Short problem:
Return, word for word, the lines from the line holding "Turn this picture" through the line holding "const CUTTER_SIZE = 160;". Include both end lines and no others.

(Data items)
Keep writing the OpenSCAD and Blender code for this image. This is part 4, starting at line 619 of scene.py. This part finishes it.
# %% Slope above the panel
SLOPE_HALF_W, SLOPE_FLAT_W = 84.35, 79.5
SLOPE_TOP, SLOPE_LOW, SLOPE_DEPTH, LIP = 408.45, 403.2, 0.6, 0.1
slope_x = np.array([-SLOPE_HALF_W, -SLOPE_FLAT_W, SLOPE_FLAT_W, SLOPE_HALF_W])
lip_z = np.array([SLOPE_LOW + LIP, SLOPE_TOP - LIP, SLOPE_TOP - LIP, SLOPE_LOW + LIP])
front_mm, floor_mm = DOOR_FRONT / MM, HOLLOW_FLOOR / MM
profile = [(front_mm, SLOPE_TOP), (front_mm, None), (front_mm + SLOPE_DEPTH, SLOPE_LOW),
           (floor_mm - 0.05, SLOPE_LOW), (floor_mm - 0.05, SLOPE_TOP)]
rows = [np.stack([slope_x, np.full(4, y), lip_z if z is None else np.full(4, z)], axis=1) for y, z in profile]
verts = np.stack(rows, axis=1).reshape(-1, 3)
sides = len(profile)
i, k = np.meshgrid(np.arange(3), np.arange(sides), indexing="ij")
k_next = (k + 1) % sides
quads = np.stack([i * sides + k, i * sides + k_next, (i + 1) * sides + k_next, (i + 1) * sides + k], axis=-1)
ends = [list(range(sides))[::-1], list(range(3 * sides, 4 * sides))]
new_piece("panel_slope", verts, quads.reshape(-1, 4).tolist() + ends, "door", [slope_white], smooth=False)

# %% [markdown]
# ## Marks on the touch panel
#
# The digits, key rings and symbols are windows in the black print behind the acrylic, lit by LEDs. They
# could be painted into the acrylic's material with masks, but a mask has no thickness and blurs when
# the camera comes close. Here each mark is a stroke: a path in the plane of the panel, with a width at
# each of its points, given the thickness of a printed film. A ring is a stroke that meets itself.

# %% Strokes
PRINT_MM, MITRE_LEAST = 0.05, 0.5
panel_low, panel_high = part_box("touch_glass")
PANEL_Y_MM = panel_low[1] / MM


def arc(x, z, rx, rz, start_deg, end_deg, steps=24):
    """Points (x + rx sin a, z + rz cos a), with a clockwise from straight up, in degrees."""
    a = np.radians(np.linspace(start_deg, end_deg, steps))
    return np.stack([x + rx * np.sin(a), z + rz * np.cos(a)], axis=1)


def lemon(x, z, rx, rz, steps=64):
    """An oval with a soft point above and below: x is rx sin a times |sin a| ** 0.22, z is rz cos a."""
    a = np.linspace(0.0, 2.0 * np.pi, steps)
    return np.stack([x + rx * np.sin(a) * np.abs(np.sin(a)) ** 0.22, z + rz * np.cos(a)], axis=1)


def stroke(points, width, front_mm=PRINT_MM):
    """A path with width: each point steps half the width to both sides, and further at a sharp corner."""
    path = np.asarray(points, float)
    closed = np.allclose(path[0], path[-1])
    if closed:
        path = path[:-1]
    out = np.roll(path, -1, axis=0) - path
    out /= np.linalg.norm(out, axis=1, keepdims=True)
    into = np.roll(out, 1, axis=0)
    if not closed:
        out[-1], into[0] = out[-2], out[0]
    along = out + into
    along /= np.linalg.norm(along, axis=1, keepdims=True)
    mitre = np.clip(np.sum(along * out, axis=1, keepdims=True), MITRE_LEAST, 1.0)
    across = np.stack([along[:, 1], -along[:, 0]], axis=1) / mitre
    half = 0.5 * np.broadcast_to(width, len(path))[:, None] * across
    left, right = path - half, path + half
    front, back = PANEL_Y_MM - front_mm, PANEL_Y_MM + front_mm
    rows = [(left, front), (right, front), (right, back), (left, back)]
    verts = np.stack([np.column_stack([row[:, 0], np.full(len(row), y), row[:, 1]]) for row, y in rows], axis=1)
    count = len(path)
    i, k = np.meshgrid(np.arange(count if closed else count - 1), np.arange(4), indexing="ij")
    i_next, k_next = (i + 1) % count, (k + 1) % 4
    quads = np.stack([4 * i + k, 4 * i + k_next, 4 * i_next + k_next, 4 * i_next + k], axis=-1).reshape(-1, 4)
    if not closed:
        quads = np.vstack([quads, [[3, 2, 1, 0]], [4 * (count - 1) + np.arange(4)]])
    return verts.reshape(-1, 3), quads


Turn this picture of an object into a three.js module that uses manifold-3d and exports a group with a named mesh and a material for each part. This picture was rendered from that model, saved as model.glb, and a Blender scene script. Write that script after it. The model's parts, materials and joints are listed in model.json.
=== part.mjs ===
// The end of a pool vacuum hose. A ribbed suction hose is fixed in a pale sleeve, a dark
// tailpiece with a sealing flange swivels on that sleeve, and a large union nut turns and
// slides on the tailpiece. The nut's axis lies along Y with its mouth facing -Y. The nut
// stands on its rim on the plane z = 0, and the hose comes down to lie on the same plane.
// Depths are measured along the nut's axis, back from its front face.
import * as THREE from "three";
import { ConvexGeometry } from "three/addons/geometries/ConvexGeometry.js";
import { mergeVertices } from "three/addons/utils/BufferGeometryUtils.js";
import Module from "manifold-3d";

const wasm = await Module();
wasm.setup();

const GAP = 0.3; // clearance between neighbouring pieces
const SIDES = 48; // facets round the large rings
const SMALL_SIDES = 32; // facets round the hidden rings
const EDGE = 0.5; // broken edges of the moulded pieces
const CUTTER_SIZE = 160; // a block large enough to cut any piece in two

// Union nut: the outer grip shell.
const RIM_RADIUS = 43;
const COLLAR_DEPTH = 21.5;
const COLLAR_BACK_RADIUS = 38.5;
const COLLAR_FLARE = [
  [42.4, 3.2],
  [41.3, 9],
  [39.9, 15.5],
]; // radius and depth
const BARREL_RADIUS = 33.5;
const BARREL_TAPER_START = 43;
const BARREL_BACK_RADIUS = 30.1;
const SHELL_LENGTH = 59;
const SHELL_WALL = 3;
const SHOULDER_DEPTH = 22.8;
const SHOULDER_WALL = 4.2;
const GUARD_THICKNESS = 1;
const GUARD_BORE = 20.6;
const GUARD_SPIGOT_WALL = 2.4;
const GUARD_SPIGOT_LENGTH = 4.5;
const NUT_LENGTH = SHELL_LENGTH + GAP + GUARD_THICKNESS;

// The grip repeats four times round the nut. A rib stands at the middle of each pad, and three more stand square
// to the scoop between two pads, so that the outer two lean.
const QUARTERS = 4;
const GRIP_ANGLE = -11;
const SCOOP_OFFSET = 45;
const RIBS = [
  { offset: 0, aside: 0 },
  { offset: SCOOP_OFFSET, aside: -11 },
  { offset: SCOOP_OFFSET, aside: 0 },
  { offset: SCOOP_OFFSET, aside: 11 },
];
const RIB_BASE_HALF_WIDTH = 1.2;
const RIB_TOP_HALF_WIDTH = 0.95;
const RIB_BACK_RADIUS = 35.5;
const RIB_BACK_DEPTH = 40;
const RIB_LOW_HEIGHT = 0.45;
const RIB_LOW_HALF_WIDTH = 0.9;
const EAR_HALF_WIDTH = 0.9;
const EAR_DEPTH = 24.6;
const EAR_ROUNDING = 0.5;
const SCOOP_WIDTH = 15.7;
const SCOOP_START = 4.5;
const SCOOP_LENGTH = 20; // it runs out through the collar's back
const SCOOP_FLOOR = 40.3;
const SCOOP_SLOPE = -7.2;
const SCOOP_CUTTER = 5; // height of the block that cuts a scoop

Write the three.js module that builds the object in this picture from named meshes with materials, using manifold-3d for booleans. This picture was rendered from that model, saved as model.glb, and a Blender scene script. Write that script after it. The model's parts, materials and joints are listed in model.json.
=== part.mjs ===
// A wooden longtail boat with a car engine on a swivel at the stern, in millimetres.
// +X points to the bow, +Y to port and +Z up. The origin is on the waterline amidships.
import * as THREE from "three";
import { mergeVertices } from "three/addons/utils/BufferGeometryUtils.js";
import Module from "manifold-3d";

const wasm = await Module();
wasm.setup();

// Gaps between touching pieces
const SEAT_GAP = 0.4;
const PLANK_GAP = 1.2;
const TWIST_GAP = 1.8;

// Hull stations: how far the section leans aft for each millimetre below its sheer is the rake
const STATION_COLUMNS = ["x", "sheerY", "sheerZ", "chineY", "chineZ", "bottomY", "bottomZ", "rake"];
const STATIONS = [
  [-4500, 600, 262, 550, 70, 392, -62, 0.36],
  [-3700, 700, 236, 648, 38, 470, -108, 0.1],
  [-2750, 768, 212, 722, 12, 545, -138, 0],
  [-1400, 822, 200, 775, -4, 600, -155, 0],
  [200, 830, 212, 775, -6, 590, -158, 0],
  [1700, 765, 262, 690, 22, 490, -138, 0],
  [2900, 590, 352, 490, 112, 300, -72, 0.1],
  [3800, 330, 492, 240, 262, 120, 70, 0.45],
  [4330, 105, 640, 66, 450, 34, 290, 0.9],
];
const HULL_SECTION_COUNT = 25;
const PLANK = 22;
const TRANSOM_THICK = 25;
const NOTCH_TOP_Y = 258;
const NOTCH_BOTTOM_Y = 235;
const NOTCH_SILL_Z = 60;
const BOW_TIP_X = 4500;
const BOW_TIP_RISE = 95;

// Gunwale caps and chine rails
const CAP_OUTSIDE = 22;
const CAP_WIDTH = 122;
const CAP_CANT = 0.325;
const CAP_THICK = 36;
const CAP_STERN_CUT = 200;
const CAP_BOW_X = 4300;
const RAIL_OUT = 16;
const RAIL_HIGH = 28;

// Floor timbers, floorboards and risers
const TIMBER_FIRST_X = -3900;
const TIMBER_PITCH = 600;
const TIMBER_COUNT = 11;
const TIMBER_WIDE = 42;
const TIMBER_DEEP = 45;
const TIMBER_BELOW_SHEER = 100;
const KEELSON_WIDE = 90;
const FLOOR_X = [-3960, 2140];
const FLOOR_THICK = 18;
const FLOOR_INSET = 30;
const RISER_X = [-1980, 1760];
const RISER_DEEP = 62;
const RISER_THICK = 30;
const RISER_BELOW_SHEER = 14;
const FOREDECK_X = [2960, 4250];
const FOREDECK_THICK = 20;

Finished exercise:
Turn this picture of an object into a three.js module that uses manifold-3d and exports a group with a named mesh and a material for each part. This picture was rendered from that model, saved as model.glb, and a Blender scene script. Write that script after it. The model's parts, materials and joints are listed in model.json.
=== part.mjs ===
// The end of a pool vacuum hose. A ribbed suction hose is fixed in a pale sleeve, a dark
// tailpiece with a sealing flange swivels on that sleeve, and a large union nut turns and
// slides on the tailpiece. The nut's axis lies along Y with its mouth facing -Y. The nut
// stands on its rim on the plane z = 0, and the hose comes down to lie on the same plane.
// Depths are measured along the nut's axis, back from its front face.
import * as THREE from "three";
import { ConvexGeometry } from "three/addons/geometries/ConvexGeometry.js";
import { mergeVertices } from "three/addons/utils/BufferGeometryUtils.js";
import Module from "manifold-3d";

const wasm = await Module();
wasm.setup();

const GAP = 0.3; // clearance between neighbouring pieces
const SIDES = 48; // facets round the large rings
const SMALL_SIDES = 32; // facets round the hidden rings
const EDGE = 0.5; // broken edges of the moulded pieces
const CUTTER_SIZE = 160; // a block large enough to cut any piece in two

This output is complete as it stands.